Exercise aim
All material below is to be reproduced exactly.

Information shown
....

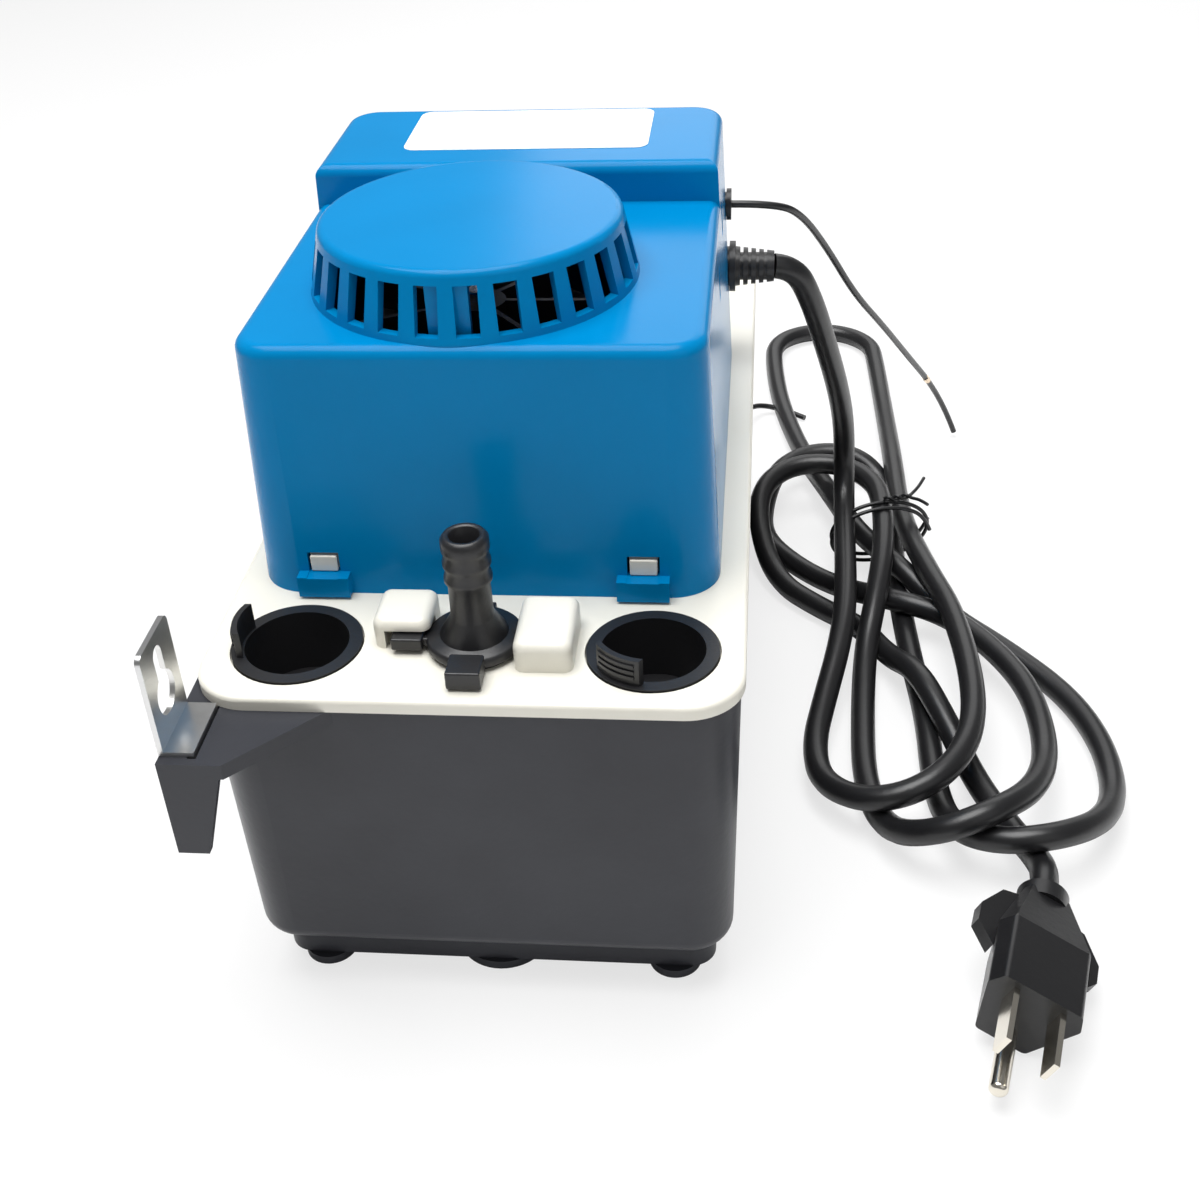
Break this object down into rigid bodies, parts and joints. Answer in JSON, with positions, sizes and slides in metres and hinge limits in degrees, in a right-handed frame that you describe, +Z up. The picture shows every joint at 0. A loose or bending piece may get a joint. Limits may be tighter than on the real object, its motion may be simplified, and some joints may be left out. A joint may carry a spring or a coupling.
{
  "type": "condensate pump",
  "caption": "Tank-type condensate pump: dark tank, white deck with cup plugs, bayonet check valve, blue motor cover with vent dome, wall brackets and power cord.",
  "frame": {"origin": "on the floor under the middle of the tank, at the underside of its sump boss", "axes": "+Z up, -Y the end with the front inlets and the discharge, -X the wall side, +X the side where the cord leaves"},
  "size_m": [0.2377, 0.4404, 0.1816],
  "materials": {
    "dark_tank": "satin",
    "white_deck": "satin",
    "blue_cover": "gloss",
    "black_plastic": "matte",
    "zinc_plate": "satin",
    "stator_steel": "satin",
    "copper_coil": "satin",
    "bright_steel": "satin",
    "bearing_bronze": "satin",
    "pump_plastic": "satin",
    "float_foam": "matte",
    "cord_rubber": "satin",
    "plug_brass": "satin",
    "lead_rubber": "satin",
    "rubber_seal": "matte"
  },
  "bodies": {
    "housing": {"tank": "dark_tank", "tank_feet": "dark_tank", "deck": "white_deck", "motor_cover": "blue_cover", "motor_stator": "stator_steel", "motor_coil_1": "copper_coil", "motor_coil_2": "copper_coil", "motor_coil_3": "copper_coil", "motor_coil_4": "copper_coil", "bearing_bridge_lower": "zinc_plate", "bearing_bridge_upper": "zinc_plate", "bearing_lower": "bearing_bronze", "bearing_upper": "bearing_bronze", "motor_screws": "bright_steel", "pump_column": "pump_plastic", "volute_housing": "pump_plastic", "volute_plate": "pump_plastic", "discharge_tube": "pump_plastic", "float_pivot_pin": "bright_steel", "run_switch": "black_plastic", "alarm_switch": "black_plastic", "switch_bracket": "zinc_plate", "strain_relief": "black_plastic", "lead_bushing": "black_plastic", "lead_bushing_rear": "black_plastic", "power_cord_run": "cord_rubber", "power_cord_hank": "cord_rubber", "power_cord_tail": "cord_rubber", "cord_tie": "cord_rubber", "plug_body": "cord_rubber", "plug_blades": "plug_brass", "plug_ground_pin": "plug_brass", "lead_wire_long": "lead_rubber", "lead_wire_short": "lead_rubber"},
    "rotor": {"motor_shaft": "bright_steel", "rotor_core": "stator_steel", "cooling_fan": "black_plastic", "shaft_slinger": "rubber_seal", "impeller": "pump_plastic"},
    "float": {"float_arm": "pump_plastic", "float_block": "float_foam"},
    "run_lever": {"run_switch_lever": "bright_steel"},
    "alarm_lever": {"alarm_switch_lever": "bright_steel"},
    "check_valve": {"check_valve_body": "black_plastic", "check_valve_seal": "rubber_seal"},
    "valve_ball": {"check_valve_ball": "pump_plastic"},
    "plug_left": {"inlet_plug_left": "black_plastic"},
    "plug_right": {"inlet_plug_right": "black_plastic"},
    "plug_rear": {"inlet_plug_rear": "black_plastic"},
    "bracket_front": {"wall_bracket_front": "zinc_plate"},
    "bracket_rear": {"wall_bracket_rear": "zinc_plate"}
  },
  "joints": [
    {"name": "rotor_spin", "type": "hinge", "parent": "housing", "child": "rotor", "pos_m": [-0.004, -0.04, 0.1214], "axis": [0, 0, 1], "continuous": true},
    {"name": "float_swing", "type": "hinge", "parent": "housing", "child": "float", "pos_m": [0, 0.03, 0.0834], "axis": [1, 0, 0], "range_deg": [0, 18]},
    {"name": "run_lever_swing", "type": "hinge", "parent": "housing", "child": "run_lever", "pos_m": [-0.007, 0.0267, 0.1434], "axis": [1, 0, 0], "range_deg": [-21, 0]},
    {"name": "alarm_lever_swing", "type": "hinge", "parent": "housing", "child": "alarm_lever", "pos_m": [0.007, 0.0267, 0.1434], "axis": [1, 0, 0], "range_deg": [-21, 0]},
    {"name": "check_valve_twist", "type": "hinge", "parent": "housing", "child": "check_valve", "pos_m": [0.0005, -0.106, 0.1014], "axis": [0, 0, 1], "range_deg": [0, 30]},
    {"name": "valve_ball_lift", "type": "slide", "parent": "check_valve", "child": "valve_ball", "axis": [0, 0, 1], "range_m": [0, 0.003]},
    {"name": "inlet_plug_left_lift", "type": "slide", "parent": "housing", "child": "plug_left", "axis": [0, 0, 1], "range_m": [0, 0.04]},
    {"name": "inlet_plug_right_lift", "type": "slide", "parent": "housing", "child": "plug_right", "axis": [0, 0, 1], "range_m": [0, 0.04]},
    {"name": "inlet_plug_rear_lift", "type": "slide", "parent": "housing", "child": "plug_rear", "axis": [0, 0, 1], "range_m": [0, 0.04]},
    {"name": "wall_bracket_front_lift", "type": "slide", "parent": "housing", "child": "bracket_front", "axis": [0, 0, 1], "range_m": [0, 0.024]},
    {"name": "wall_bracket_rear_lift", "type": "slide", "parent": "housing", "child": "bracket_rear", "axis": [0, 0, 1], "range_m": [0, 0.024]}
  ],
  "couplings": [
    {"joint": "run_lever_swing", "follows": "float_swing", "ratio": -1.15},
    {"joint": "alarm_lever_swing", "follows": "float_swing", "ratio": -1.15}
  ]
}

....

Answer
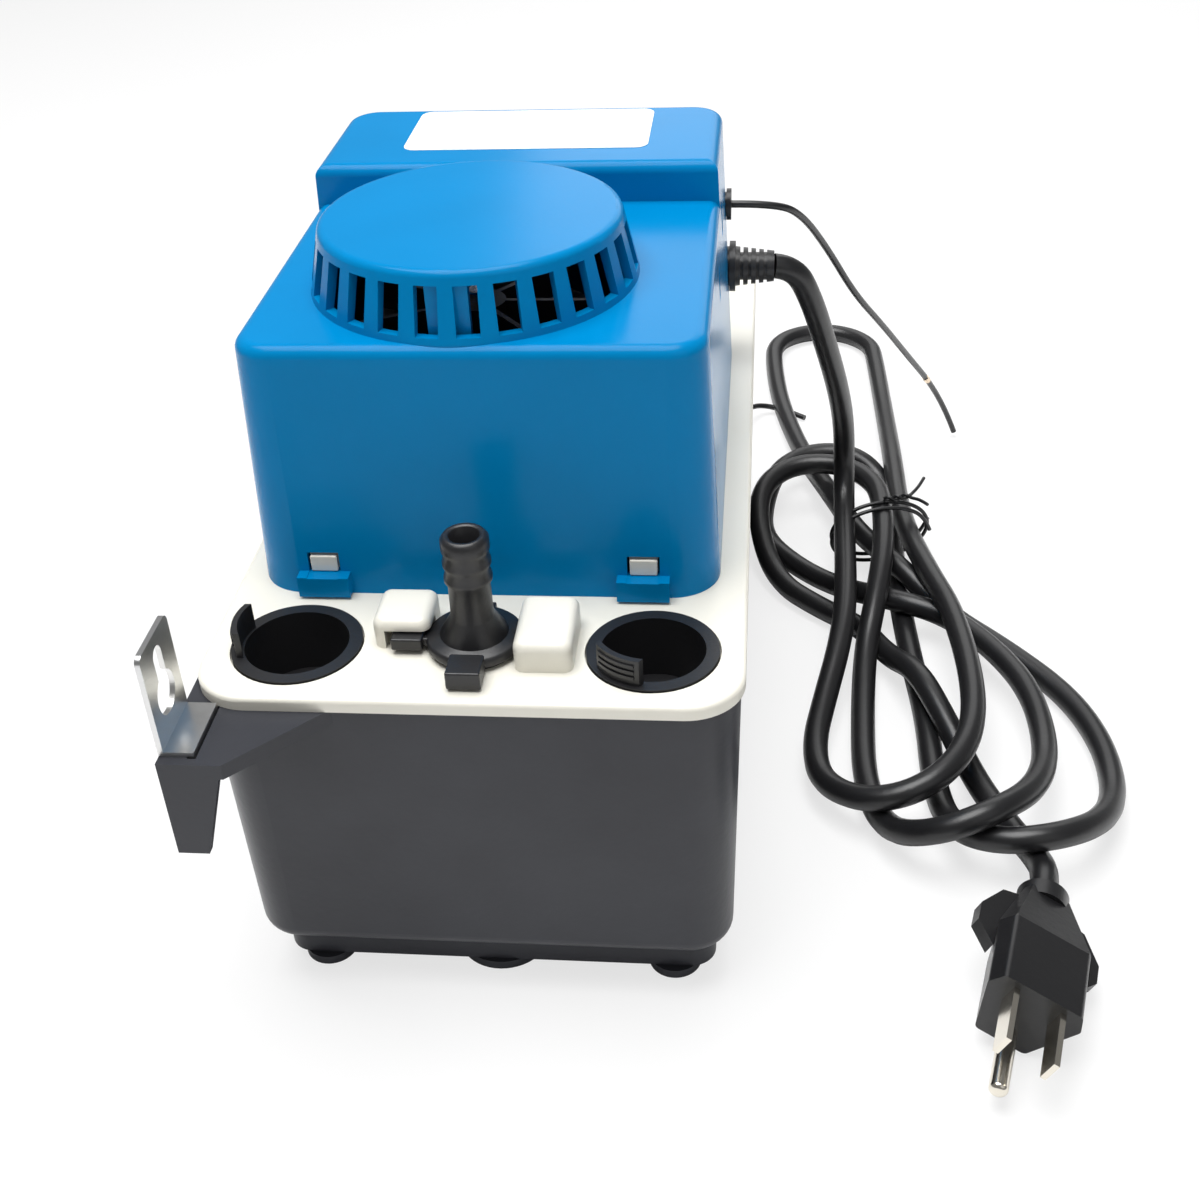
Break this object down into rigid bodies, parts and joints. Answer in JSON, with positions, sizes and slides in metres and hinge limits in degrees, in a right-handed frame that you describe, +Z up. The picture shows every joint at 0. A loose or bending piece may get a joint. Limits may be tighter than on the real object, its motion may be simplified, and some joints may be left out. A joint may carry a spring or a coupling.
{
  "type": "condensate pump",
  "caption": "Tank-type condensate pump: dark tank, white deck with cup plugs, bayonet check valve, blue motor cover with vent dome, wall brackets and power cord.",
  "frame": {"origin": "on the floor under the middle of the tank, at the underside of its sump boss", "axes": "+Z up, -Y the end with the front inlets and the discharge, -X the wall side, +X the side where the cord leaves"},
  "size_m": [0.2377, 0.4404, 0.1816],
  "materials": {
    "dark_tank": "satin",
    "white_deck": "satin",
    "blue_cover": "gloss",
    "black_plastic": "matte",
    "zinc_plate": "satin",
    "stator_steel": "satin",
    "copper_coil": "satin",
    "bright_steel": "satin",
    "bearing_bronze": "satin",
    "pump_plastic": "satin",
    "float_foam": "matte",
    "cord_rubber": "satin",
    "plug_brass": "satin",
    "lead_rubber": "satin",
    "rubber_seal": "matte"
  },
  "bodies": {
    "housing": {"tank": "dark_tank", "tank_feet": "dark_tank", "deck": "white_deck", "motor_cover": "blue_cover", "motor_stator": "stator_steel", "motor_coil_1": "copper_coil", "motor_coil_2": "copper_coil", "motor_coil_3": "copper_coil", "motor_coil_4": "copper_coil", "bearing_bridge_lower": "zinc_plate", "bearing_bridge_upper": "zinc_plate", "bearing_lower": "bearing_bronze", "bearing_upper": "bearing_bronze", "motor_screws": "bright_steel", "pump_column": "pump_plastic", "volute_housing": "pump_plastic", "volute_plate": "pump_plastic", "discharge_tube": "pump_plastic", "float_pivot_pin": "bright_steel", "run_switch": "black_plastic", "alarm_switch": "black_plastic", "switch_bracket": "zinc_plate", "strain_relief": "black_plastic", "lead_bushing": "black_plastic", "lead_bushing_rear": "black_plastic", "power_cord_run": "cord_rubber", "power_cord_hank": "cord_rubber", "power_cord_tail": "cord_rubber", "cord_tie": "cord_rubber", "plug_body": "cord_rubber", "plug_blades": "plug_brass", "plug_ground_pin": "plug_brass", "lead_wire_long": "lead_rubber", "lead_wire_short": "lead_rubber"},
    "rotor": {"motor_shaft": "bright_steel", "rotor_core": "stator_steel", "cooling_fan": "black_plastic", "shaft_slinger": "rubber_seal", "impeller": "pump_plastic"},
    "float": {"float_arm": "pump_plastic", "float_block": "float_foam"},
    "run_lever": {"run_switch_lever": "bright_steel"},
    "alarm_lever": {"alarm_switch_lever": "bright_steel"},
    "check_valve": {"check_valve_body": "black_plastic", "check_valve_seal": "rubber_seal"},
    "valve_ball": {"check_valve_ball": "pump_plastic"},
    "plug_left": {"inlet_plug_left": "black_plastic"},
    "plug_right": {"inlet_plug_right": "black_plastic"},
    "plug_rear": {"inlet_plug_rear": "black_plastic"},
    "bracket_front": {"wall_bracket_front": "zinc_plate"},
    "bracket_rear": {"wall_bracket_rear": "zinc_plate"}
  },
  "joints": [
    {"name": "rotor_spin", "type": "hinge", "parent": "housing", "child": "rotor", "pos_m": [-0.004, -0.04, 0.1214], "axis": [0, 0, 1], "continuous": true},
    {"name": "float_swing", "type": "hinge", "parent": "housing", "child": "float", "pos_m": [0, 0.03, 0.0834], "axis": [1, 0, 0], "range_deg": [0, 18]},
    {"name": "run_lever_swing", "type": "hinge", "parent": "housing", "child": "run_lever", "pos_m": [-0.007, 0.0267, 0.1434], "axis": [1, 0, 0], "range_deg": [-21, 0]},
    {"name": "alarm_lever_swing", "type": "hinge", "parent": "housing", "child": "alarm_lever", "pos_m": [0.007, 0.0267, 0.1434], "axis": [1, 0, 0], "range_deg": [-21, 0]},
    {"name": "check_valve_twist", "type": "hinge", "parent": "housing", "child": "check_valve", "pos_m": [0.0005, -0.106, 0.1014], "axis": [0, 0, 1], "range_deg": [0, 30]},
    {"name": "valve_ball_lift", "type": "slide", "parent": "check_valve", "child": "valve_ball", "axis": [0, 0, 1], "range_m": [0, 0.003]},
    {"name": "inlet_plug_left_lift", "type": "slide", "parent": "housing", "child": "plug_left", "axis": [0, 0, 1], "range_m": [0, 0.04]},
    {"name": "inlet_plug_right_lift", "type": "slide", "parent": "housing", "child": "plug_right", "axis": [0, 0, 1], "range_m": [0, 0.04]},
    {"name": "inlet_plug_rear_lift", "type": "slide", "parent": "housing", "child": "plug_rear", "axis": [0, 0, 1], "range_m": [0, 0.04]},
    {"name": "wall_bracket_front_lift", "type": "slide", "parent": "housing", "child": "bracket_front", "axis": [0, 0, 1], "range_m": [0, 0.024]},
    {"name": "wall_bracket_rear_lift", "type": "slide", "parent": "housing", "child": "bracket_rear", "axis": [0, 0, 1], "range_m": [0, 0.024]}
  ],
  "couplings": [
    {"joint": "run_lever_swing", "follows": "float_swing", "ratio": -1.15},
    {"joint": "alarm_lever_swing", "follows": "float_swing", "ratio": -1.15}
  ]
}